If anything, the inability of the state to steal wealth from people because they use bitcoins will only make Bitcoin more attractive.
It might short term - to a certain type of free market evangelist - but over the medium term it will make it untenable as any kind of a serious alternative to fiat currency.
I'm not sure why you say that. But I think that starving the state is a good thing. Less wars, etc. etc.
I can see that BTC is attractive to a certain brand of anarchism and/or free market laissez faire capitalism (though I'd have thought the two were mutually exclusive tbh - ironically)
Very much. If you don't believe in using violence to get your way, then Bitcoin is a godsend.
But for me the decentralised nature of BTC is today attractive via its ability to bypass the wests banking system's Ponzi scheme that only serves to urinate on the shoes of the masses - and then tell them that its raining - and makes them pay for the rain
AMEN to that!
Well... probably more like urinating in their faces, but potato potato.
I'm rooting for the collapse of the bankster ponzi sham.
Not because it provides the means by which none of us will have to pay any more tax.
Well, I'm also rooting for the demise of the state and for voluntary, non-violent interaction. So, I'm hoping that more and more people use Bitcoins and other crytpo currencies to avoid having the state steal from them.
I'm hoping that Bitcoin helps starve the kleptocratic, fascist police state that we have. I want it to die. Salt & burn its bones.
And to be honest, the only people that would back that concept would be the 1% who control 80% of the wealth.
I think that's a separate issue from just taxation.

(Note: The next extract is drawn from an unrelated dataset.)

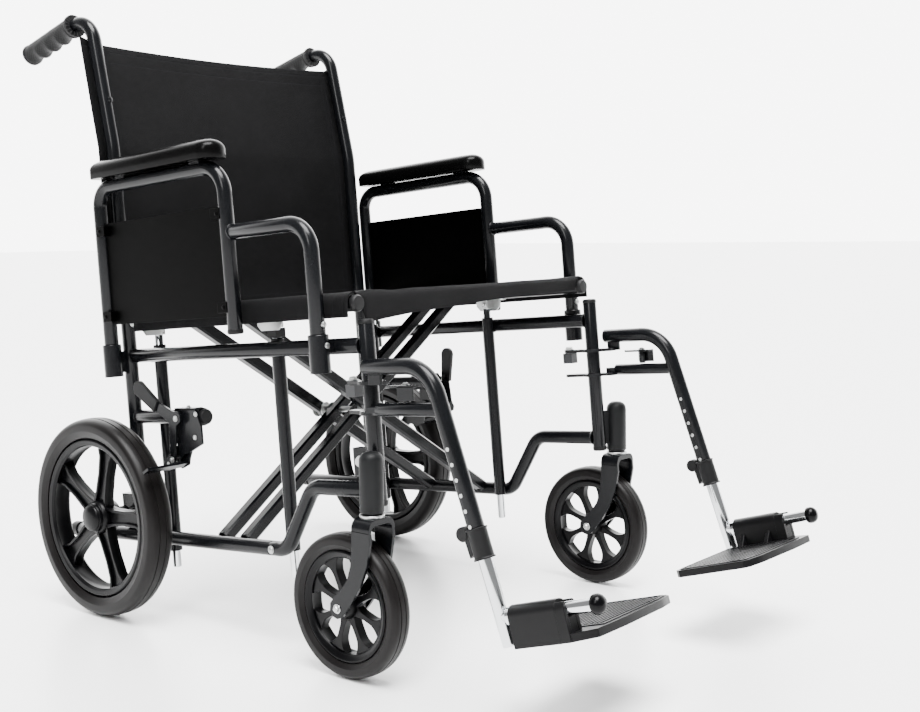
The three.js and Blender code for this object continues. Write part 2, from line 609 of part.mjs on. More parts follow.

The 1% have used the kleptocratic ponzi sham of the banksters and state to steal wealth from everyone else. We need to get rid of their mechanism of theft before we can ever begin to actually enjoy the fruits of our labours. Right now, they enjoy the fruits of our labours. We are little more than animals that they farm for profit. We are tax and debt slaves to be whipped and slaughtered as they see fit.